Could people guess what songs are for used for dance or soothing a child by their sound alone, without any knowledge about their cultural context?
In many ways, yes. Without cultural context or geographical indication, the public could identify dance songs and lullabies, but had trouble distinguishing love songs and healing songs produced in non-Western nations.
“What that suggests is that lullabies, dance songs, and, to a lesser extent, healing songs, share enough features across cultures to be universal features of human behavior,” said Samuel Mehr, an author on the new study, according to the Smithsonian. “You don’t need to know anything about a particular culture to be able to make some really interesting and accurate inferences about their music.”
Every culture has a distinct sound, but music can be universal. It seems that dormant patterns, tucked beneath the rhythm, can be recognized, according to some researchers, although evidence for universal features seems to be lacking.
According to the surveys, approximately half of music scholars and 30 percent of ethnomusicologists were able to identify a song’s function by listening to it. However, approximately 70 percent of cognitive scientist were dubious, believing that the obviousness of the commonalities may not be true. They suggested that biased perspectives feed the notion that there something may be true across culture. Researchers looked at a large sample base, analyzing songs from different locations.
Past studies hoped to examine the browse same subject, but those limited studies didn’t represent the music from around the world.

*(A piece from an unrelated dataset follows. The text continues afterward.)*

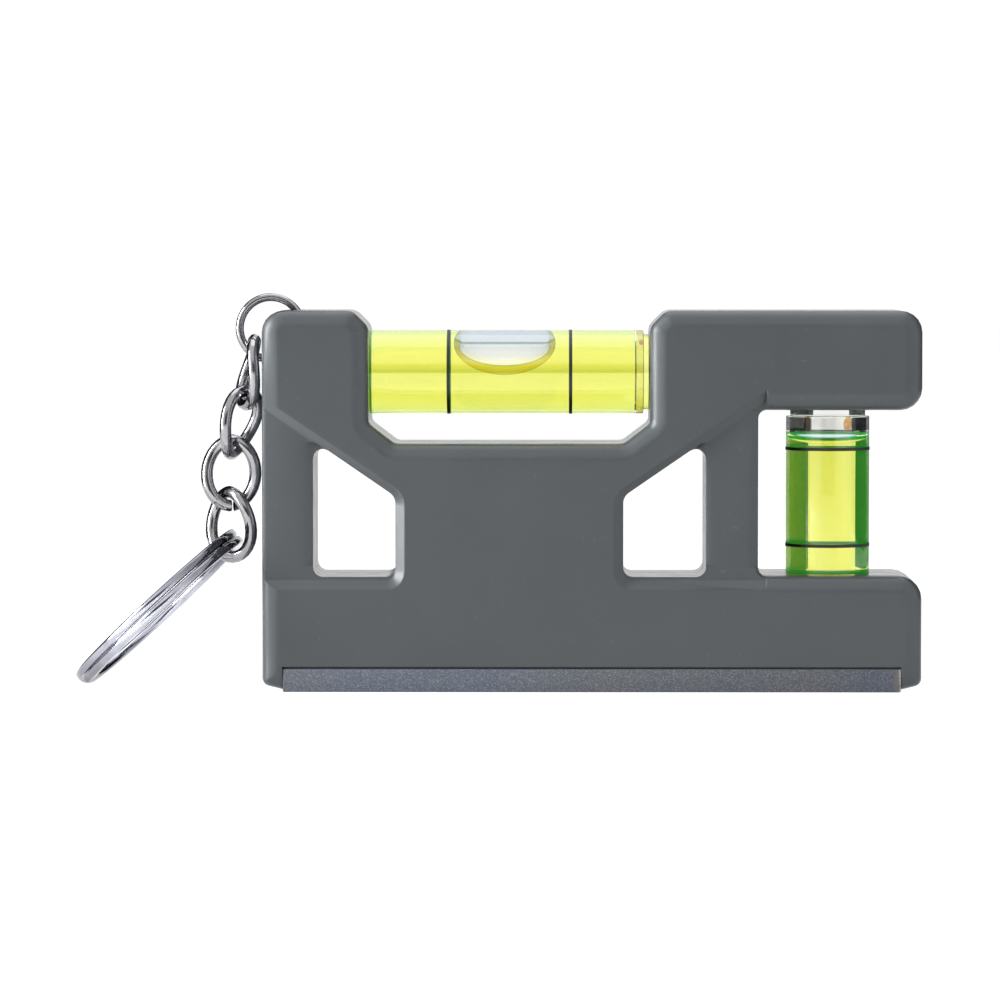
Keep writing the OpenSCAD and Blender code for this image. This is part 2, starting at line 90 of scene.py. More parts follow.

Approximately 118 recordings from 86 small, isolated societies were looked to when analyzing specific characteristics of rhythm and pitch were identified for the new study.

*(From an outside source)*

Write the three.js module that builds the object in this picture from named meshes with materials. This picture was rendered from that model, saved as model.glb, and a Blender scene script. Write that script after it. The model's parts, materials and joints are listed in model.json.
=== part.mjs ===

“It’s a very thorough and important [study],” says Pat Savage, a musicologist at the Tokyo University of the Arts, according to The Atlantic. “It gets us a little closer to answering the really important and controversial questions of whether there’s anything universal about beauty or meaning in music, and why music evolved—a question that has intrigued scientists since Darwin.”
About 750 English speakers from 60 countries reviewed sample songs composed to heal an illness, mourn the dead, tell a story, and soothe a baby during an initial experiment. During a second experiment, a different set of online listeners were used to explore how the characteristics of a song might influence listener's’ decisions. Those listeners found that lullabies sound sadder and simpler, and dancing songs were faster, more complex, and upbeat.

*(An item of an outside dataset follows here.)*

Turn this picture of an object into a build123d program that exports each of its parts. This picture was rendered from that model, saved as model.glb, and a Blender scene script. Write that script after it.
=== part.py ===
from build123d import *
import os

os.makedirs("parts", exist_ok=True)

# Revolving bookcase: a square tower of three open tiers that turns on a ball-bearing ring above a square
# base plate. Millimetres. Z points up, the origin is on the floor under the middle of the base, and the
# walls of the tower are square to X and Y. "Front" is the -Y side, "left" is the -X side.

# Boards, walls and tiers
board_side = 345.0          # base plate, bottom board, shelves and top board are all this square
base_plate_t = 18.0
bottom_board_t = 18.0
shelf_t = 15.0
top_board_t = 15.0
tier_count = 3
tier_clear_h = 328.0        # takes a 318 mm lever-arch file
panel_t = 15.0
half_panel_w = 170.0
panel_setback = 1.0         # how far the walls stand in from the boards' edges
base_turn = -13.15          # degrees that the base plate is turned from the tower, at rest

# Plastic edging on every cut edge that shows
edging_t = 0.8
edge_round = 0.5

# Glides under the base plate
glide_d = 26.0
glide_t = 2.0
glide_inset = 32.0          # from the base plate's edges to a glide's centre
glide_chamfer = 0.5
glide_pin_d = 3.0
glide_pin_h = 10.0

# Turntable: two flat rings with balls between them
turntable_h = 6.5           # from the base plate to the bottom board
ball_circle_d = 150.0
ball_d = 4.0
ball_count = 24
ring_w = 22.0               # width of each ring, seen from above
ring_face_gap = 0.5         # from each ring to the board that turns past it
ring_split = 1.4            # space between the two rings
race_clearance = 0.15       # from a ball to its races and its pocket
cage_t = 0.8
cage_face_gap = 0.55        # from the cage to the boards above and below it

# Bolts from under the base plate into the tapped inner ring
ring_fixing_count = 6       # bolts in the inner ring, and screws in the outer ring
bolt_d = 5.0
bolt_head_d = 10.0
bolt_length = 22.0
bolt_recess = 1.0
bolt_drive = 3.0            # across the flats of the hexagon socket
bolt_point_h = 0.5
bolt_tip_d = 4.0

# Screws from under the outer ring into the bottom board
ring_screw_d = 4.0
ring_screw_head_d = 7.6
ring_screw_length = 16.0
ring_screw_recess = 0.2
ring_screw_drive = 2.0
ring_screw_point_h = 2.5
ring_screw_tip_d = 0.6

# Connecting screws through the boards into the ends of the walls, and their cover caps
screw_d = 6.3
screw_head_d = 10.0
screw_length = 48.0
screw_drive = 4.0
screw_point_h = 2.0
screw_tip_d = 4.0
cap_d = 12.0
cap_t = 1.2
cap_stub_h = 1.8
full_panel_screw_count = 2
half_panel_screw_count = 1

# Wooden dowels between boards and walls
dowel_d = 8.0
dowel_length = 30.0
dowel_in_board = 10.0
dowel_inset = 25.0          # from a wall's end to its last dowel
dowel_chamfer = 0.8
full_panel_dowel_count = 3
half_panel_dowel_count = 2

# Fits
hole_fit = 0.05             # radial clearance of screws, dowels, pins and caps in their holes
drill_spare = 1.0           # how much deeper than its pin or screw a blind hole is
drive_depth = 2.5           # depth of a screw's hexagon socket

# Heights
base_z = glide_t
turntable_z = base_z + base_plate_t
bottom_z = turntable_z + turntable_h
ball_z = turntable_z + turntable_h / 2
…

Both context and musical features revealed the purpose of a song, though neither could fully explain the ranking in the first experiment. Instead, something else tipped off listeners. The University of Toronto and others experimented with lullabies in the past, attempting to solve the question of the universal nature of lullabies. Experiments will be repeated with non-English speakers and small-scale societies to better analyze the music and the artificial intelligence techniques used to craft the music. The ongoing study hopes to pinpoint the evolutionary origin of music.
Certain researchers have hypothesized that lullabies are the most primitive form of music, and likely evolved form parent-offspring interactions. Something deep, fundamental, and pronounced can be found in both lullabies and dance songs.